I was recently reminded I’m getting old,
a greying guest of nature, mother and wife.
In an attempt to solve the riddle of my soul,
I gnaw and chew life out of life.
Stiff fingers falter, they fumble,
writing is a spidery scrawl on a page;
as I peck at the keyboard, words tumble,
I wrestle with them before they’re erased.
Every poem’s a prayer to memories,
each story I write is a magic spell,
and novels knot friends and family
in the fabric of fiction I know so well.
Kim M. Russell, 11th April 2017
On Day 11 of The Poetry School’s NaPoWriMo prompts, it’s Old English Day. I’ve linked my poem to Imaginary Garden with Real Toads Tuesday Platform.

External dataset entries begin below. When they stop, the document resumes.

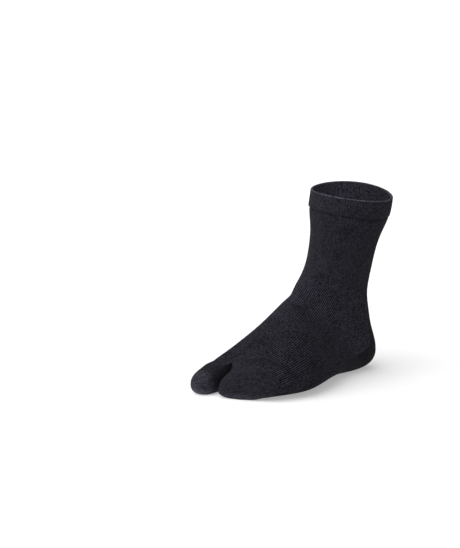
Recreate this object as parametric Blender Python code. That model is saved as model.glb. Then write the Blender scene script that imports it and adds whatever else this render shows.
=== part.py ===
"""Split-toe ankle sock in the form it has on a left foot that stands flat.

Metres, +Z up. The toes point along -Y, and +X is the little toe's side. The origin is on the inside
of the sole, under the middle of the heel.
"""

import bpy
import numpy as np

# Sizes, over the knit
FOOT_LENGTH = 0.240  # back of the heel to the tip of the big toe
SOCK_HEIGHT = 0.196  # floor to the back of the rim
ANKLE_HEIGHT = 0.100  # floor to the bend in front of the ankle
CUFF_WIDTH = 0.084
ANKLE_WIDTH = 0.062
HEEL_WIDTH = 0.066
BALL_WIDTH = 0.101
TOE_HEIGHT = 0.036  # height of the foot where the toes divide
WELT_HEIGHT = 0.020  # the folded band at the top
CAP_LENGTH = 0.016  # the smooth tip of the big toe

# Knit
WALL = 0.0016
WELT_WALL = 0.0027  # two layers
WELT_PROUD = 0.0004  # how far the band stands out from the leg
GAP = 0.0003  # between neighbouring pieces
TOE_SPLIT = 0.0010  # between the two toe pockets where they part
VALLEY_REACH = 0.009  # half width of the dent that leads into the split

# Where the pieces meet, as section numbers counted down from the rim
LEG_END = 4
HEEL_END = 8
FOOT_END = 13

# Sections of the leg, from the rim down. Forward places are shares of FOOT_LENGTH, heights are
# shares of the leg above the ankle, flare goes from the ankle's width to the cuff's, shift is a
# share of CUFF_WIDTH, and tilt is the fall towards the little toe's side.
LEG_COLUMNS = "front front_up back back_up flare shift tilt"
LEG_ROWS = (
    (0.368, 0.98, -0.008, 1.00, 1.00, 0.131, -0.12),
    (0.372, 0.79, 0.008, 0.78, 0.91, 0.119, -0.12),
    (0.368, 0.52, 0.042, 0.50, 0.36, 0.095, -0.10),
    (0.385, 0.24, 0.063, 0.20, 0.09, 0.071, -0.07),
    (0.414, 0.08, 0.063, -0.08, 0.00, 0.036, -0.05),
)

# Sections that fan round the heel. Heights are shares of ANKLE_HEIGHT and widths of HEEL_WIDTH.
# Widest is where a section is widest, from its back (0) to its front (1), and round is the power of
# the back half's outline, where 2 is an ellipse.
HEEL_COLUMNS = "front front_up back back_up inner_half outer_half shift widest round"
HEEL_ROWS = (
    (0.435, 1.02, 0.046, 0.66, 0.470, 0.480, 0.000, 0.48, 2.2),
    (0.460, 0.97, 0.013, 0.38, 0.470, 0.480, -0.010, 0.46, 2.6),
    (0.485, 0.925, 0.004, 0.10, 0.500, 0.520, 0.005, 0.44, 2.8),
    (0.515, 0.88, 0.096, -0.015, 0.530, 0.520, 0.000, 0.42, 2.5),
)

# Sections of the foot, to where the toes divide. Widths are shares of BALL_WIDTH, and valley is the
# depth of the dent over the split, a share of TOE_HEIGHT.
FOOT_COLUMNS = "front front_up back back_up inner_half outer_half shift widest round valley"
FOOT_ROWS = (
    (0.556, 0.825, 0.234, -0.010, 0.366, 0.366, 0.010, 0.38, 2.3, 0.00),
    (0.615, 0.75, 0.389, 0.020, 0.386, 0.446, 0.030, 0.34, 2.6, 0.00),
    (0.682, 0.645, 0.531, 0.000, 0.416, 0.525, 0.030, 0.32, 2.6, 0.00),
    (0.753, 0.515, 0.661, -0.015, 0.406, 0.594, -0.020, 0.34, 2.6, 0.03),
    (0.828, 0.36, 0.828, -0.015, 0.327, 0.604, -0.129, 0.42, 2.6, 0.14),
)

# Outlines of the toe pockets, from the split to the tip. Sides are shares of BALL_WIDTH, heights
# are shares of TOE_HEIGHT, and the first row is the foot's own last section.
TOE_COLUMNS = "along inner outer top floor"
BIG_TOE_ROWS = (
    (0.3, -0.436, -0.135, 0.79, -0.03),
    (0.6, -0.418, -0.145, 0.66, -0.04),
    (1.0, -0.380, -0.170, 0.50, -0.02),
)
BIG_TOE_TIP = (1.003, -0.270, 0.32)  # share of FOOT_LENGTH, BALL_WIDTH and TOE_HEIGHT
FOUR_TOE_ROWS = (
    (0.3, -0.112, 0.380, 0.82, -0.03),
    (0.6, -0.105, 0.240, 0.66, -0.03),
    (1.0, -0.090, 0.040, 0.42, 0.02),
)
FOUR_TOE_TIP = (0.953, -0.020, 0.18)
ROUND_BY = 0.35  # where a pocket has lost the flat wall that it starts with
NOSE_START = 0.58  # where a pocket begins to round off, from its root (0) to its tip (1)
NOSE_POWER = 2.3
TOE_ROUND = 2.5  # power of a toe's section, where 2 is an ellipse
TOE_CORNER = 40  # degrees from the middle of a toe's side to the corners of its flat wall

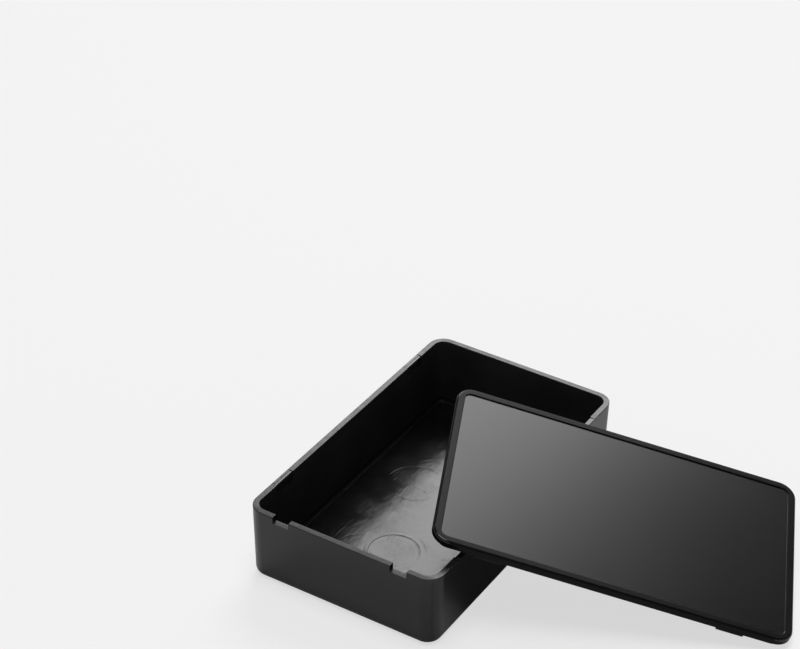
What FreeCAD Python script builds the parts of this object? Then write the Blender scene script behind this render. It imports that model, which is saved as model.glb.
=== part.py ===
import FreeCAD, Part
import math
import os

from FreeCAD import Placement, Rotation, Vector

# Snap-lid plastic project box: an open moulded tray with its flat lid leaning on it.
# The origin is the centre of the tray's flat underside. X runs along the tray's length,
# Y across its width and Z up. All sizes are in millimetres.

# overall size of the closed box
LENGTH = 100.0
WIDTH = 60.0
TRAY_HEIGHT = 23.0
PLATE = 2.0

# tray walls
WALL = 1.8
FLOOR = 1.9
DRAFT = 1.4
CORNER_R = 5.0
BASE_EDGE_R = 2.4
FLOOR_EDGE_R = 1.4
RIM_EDGE_R = 0.2

# prising notches through the rim of the front short wall
NOTCH_WIDTH = 5.1
NOTCH_DEPTH = 2.05
NOTCH_FROM_MIDDLE = 18.6

# witness marks of the mould's two round inserts in the tray's floor
INSERT_MARK_R = 7.3
INSERT_MARK_DEPTH = 0.1
INSERT_MARK_FROM_MIDDLE = 22.0

# lid plate: a raised border round a shallow panel
BORDER = 2.25
PANEL_DEPTH = 0.35
PANEL_CORNER_R = 2.0
LID_EDGE_R = 0.7
PANEL_EDGE_R = 0.15

# lid lip, which drops inside the tray's rim
LIP_DEPTH = 2.4
LIP_THICKNESS = 1.2
LIP_CLEARANCE = 0.1
LIP_LEAD_IN = 0.3

# snap tabs on the long sides of the lip
TAB_LENGTH = 7.45
TAB_FROM_MIDDLE = 33.7
TAB_DEPTH = 2.7
TAB_TOP = 1.25
TAB_CREST = 0.8
TAB_PROUD = 0.5
TAB_FLANK = 0.25

# the tray's share of each snap: a step in the rim, a channel down from it and a slot at its end
SNAP_END_CLEARANCE = 0.125
SNAP_CLEARANCE = 0.1
STEP_DEPTH = 0.15
STEP_WIDTH = 1.0
CHANNEL_DEPTH = 0.3

# how the lid leans: turned about its own normal, moved along the rim and slid down the slope
LEAN_TURN = -65.0
LEAN_SHIFT = 7.3
LEAN_SLIDE = 24.3
LEAN_GAP = 0.05

# how far a cutting solid runs past the face that it opens, and how closely an edge is matched to an outline
OVERRUN = 1.0
MATCH = 0.01

PARTS_FOLDER = "parts"


def rounded_rectangle(half_x, half_y, radius, z):
    """Return a closed wire round a rectangle with rounded corners, centred on Z."""
    flat_x = half_x - radius
    flat_y = half_y - radius
    corners = ((flat_x, flat_y, 0.0), (-flat_x, flat_y, 90.0), (-flat_x, -flat_y, 180.0), (flat_x, -flat_y, 270.0))
    arcs = []
    for x, y, start in corners:
        circle = Part.Circle(Vector(x, y, z), Vector(0, 0, 1), radius)
        arcs.append(Part.Arc(circle, math.radians(start), math.radians(start + 90.0)).toShape())
    edges = []
    for arc, following in zip(arcs, arcs[1:] + arcs[:1]):
        edges.append(arc)
        edges.append(Part.LineSegment(arc.lastVertex().Point, following.firstVertex().Point).toShape())
    return Part.Wire(edges)


def inset_outline(inset, z, radius=None):
    """Return the box's outline at the seam, drawn in by an inset on every side.

    The corners run parallel to the box's own, unless another radius is given.
    """
    corner = CORNER_R - inset if radius is None else radius
    return rounded_rectangle(LENGTH / 2 - inset, WIDTH / 2 - inset, corner, z)


def prism(inset, z_low, z_high, radius=None):
    """Return a straight-sided solid on the inset outline, between two heights."""
    face = Part.Face(inset_outline(inset, z_low, radius))
    return face.extrude(Vector(0, 0, z_high - z_low))


def taper(z):
    """Return how far the draft draws the tray's faces in at a height."""
    return (TRAY_HEIGHT - z) * math.tan(math.radians(DRAFT))


def drafted_prism(rim_inset, z_low):
    """Return a solid that has the inset outline at the rim and narrows down to a height by the draft."""
    sections = [inset_outline(rim_inset + taper(z), z) for z in (z_low, TRAY_HEIGHT)]
    return Part.makeLoft(sections, True, True)


def outline_edges(shape, inset, z):
    """Return the edges of a shape that follow the inset outline at one height."""
    found = []
    for edge in shape.Edges:
        box = edge.BoundBox
        reach_x = max(abs(box.XMin), abs(box.XMax)) - LENGTH / 2
        reach_y = max(abs(box.YMin), abs(box.YMax)) - WIDTH / 2
        level = max(abs(box.ZMin - z), abs(box.ZMax - z))
        if level < MATCH and abs(max(reach_x, reach_y) + inset) < MATCH:
            found.append(edge)
    return found


def block(x_low, x_high, y_low, y_high, z_low, z_high):
    """Return an axis-aligned box between two corners."""
    return Part.makeBox(x_high - x_low, y_high - y_low, z_high - z_low, Vector(x_low, y_low, z_low))


def across_long_sides(profile, length, x_middle):
    """Return a profile of (y, z) points extruded along X, once for each long side."""
    solids = []
    for side in (1, -1):
        points = [Vector(x_middle - length / 2, side * y, z) for y, z in profile]
        face = Part.Face(Part.makePolygon(points + points[:1]))
        solids.append(face.extrude(Vector(length, 0, 0)))
    return solids


def prising_notches():
    """Return the cutting solids of the two notches in the front short wall's rim."""
    front = -LENGTH / 2
    cutters = []
    for side in (1, -1):
        y_middle = side * NOTCH_FROM_MIDDLE
        cutters.append(block(front - OVERRUN, front + WALL + OVERRUN,
                             y_middle - NOTCH_WIDTH / 2, y_middle + NOTCH_WIDTH / 2,
                             TRAY_HEIGHT - NOTCH_DEPTH, TRAY_HEIGHT + OVERRUN))
    return cutters


def snap_seats():
    """Return the cutting solids of the seats that take the lid's tabs.

    Each seat's profile goes down from a step in the rim through a shallow channel,
    which a tab is squeezed along, to a deeper slot, which the tab's crest springs into.
    """
    length = TAB_LENGTH + 2 * SNAP_END_CLEARANCE
    inner = WIDTH / 2 - WALL
    step = inner + STEP_WIDTH
    channel = inner + CHANNEL_DEPTH
    slot = inner - LIP_CLEARANCE + TAB_PROUD + SNAP_CLEARANCE
    above = TRAY_HEIGHT + OVERRUN
    step_floor = TRAY_HEIGHT - STEP_DEPTH
    slot_top = TRAY_HEIGHT - TAB_TOP + SNAP_CLEARANCE
    slot_bottom = TRAY_HEIGHT - TAB_DEPTH - SNAP_CLEARANCE
    profile = ((inner - OVERRUN, above), (step, above), (step, step_floor), (channel, step_floor),
               (channel, slot_top), (slot, slot_top), (slot, slot_bottom), (inner - OVERRUN, slot_bottom))
    cutters = []
    for end in (1, -1):
        cutters += across_long_sides(profile, length, end * TAB_FROM_MIDDLE)
    return cutters


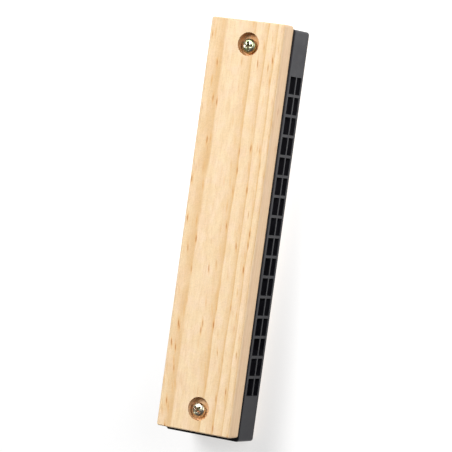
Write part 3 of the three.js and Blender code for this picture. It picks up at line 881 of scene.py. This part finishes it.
class HARMONICA_OT_reed_plates(bpy.types.Operator):
    """Make the two brass reed plates and their rivets"""

    bl_idname = "harmonica.reed_plates"
    bl_label = "Reed plates"

    def execute(self, context):
        settings = context.scene.harmonica_reeds
        for side_name, side in SIDES.items():
            self.make_plate(settings, side_name, side)
            self.make_rivets(settings, side_name, side)
        return {"FINISHED"}

    def make_plate(self, settings, side_name, side):
        node = f"{side_name}_reed_plate"
        low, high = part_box(node)
        centre = (low + high) / 2
        outer = comb_face(side)
        inner = outer - side * settings.plate_thickness
        floor, top = sorted((inner, outer))
        past = 1 * MM

        def sheet(bm):
            half_x, half_y = (high.x - low.x) / 2, (high.y - low.y) / 2
            edge = settings.plate_edge
            board(bm, half_x, half_y, floor, top, settings.plate_corner, edge, edge, steps=3)
            bm.transform(Matrix.Translation((centre.x, centre.y, 0)))

        def slots(bm):
            for name in reed_names(side_name):
                pivot = PIVOTS[name]
                half = settings.reed_width / 2 + settings.side_gap
                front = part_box(name)[0].y - settings.tip_gap
                rear = pivot.y - settings.pad_length / 2 - settings.shoulder / 2
                box_between(bm, Vector((pivot.x - half, front, floor - past)),
                            Vector((pivot.x + half, rear, top + past)))

        def sinks(bm):
            for screw in plate_screw_names(side_name):
                head_low, head_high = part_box(screw)
                wide = (head_high.x - head_low.x) / 2 + settings.side_gap
                narrow = wide / 2 + settings.side_gap / 2
                steps = ((-past, wide), (0, wide), (settings.sink_depth, narrow),
                         (settings.plate_thickness + past, narrow))
                skin_rings(bm, [circle(middle(screw), radius, outer - side * depth, SMALL_CIRCLE)
                                for depth, radius in steps])

        piece = solid(node, sheet)
        cut(piece, (slots, sinks))
        soften(piece, settings.stamped_edge, segments=1)
        finish_piece(piece, material_for("brass"), "brass", ROOT, node)

    def make_rivets(self, settings, side_name, side):
        def rivets(bm):
            for name in reed_names(side_name):
                pivot = PIVOTS[name]
                one = bmesh.new()
                turned(one, self.rivet_profile(settings, name, side), 24)
                outward = 1 if self.is_outside(pivot, side) else -1
                flip = Matrix.Scale(side * outward, 4, (0, 0, 1))
                one.transform(Matrix.Translation(pivot) @ flip)
                mesh = bpy.data.meshes.new("rivet")
                one.to_mesh(mesh)
                one.free()
                bm.from_mesh(mesh)
                bpy.data.meshes.remove(mesh)

        piece = solid(f"{side_name}_rivets", rivets)
        smooth(piece)
        finish_piece(piece, material_for("brass"), "brass", ROOT, f"{side_name}_reed_plate")

    def is_outside(self, pivot, side):
        return (pivot.z - comb_face(side)) * side > 0

    def rivet_profile(self, settings, name, side):
        """From the plate side, under the reed, to the head's crown, heights from the reed."""
        low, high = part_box(name)
        half = (high.z - low.z) / 2
        gap = abs(PIVOTS[name].z - comb_face(side))
        if not self.is_outside(PIVOTS[name], side):
            gap -= settings.plate_thickness
        lift = gap - half
        under = half + lift
        profile = [(0, -gap - 0.02 * MM), (settings.rivet_radius, -gap - 0.02 * MM),
                   (settings.rivet_radius, under), (settings.rivet_head, under)]
        steps = 5
        for step in range(1, steps):
            turn = step / steps * math.pi / 2
            profile.append((settings.rivet_head * math.cos(turn),
                            under + settings.rivet_rise * math.sin(turn)))
        profile.append((0, under + settings.rivet_rise))
        return profile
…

Old English or Anglo-Saxon verse is fascinating and powerful. To write in a typical Anglo-Saxon way, you need:
- lines with 4 stresses (though it doesn’t matter how many feet, i.e. your line can be as short as ‘Hold. Stay! Hold, hold!’ or as long as you want providing it only has 4 stresses)
- an optional central caesuraor pause between stress 2 and 3
- alliteration of 3 of the 4 stress words (this doesn’t have to be on the first syllable if the stress is on a later syllable, e.g. although would alliterate on ‘th’).
It’s all very flexible though. If you want to alliterate 2 of the words, or all 4, or you want to skip your caesura, that’s absolutely fine.
To make it easier, they have provided as an example a few lines from Simon Armitage’s translation of ‘Gawain’ (which is actually a Middle English revival of the alliterative style). The stresses are indicated in bold:
as he heaped his hair to the crown of his head,
the nape of his neck now naked and ready.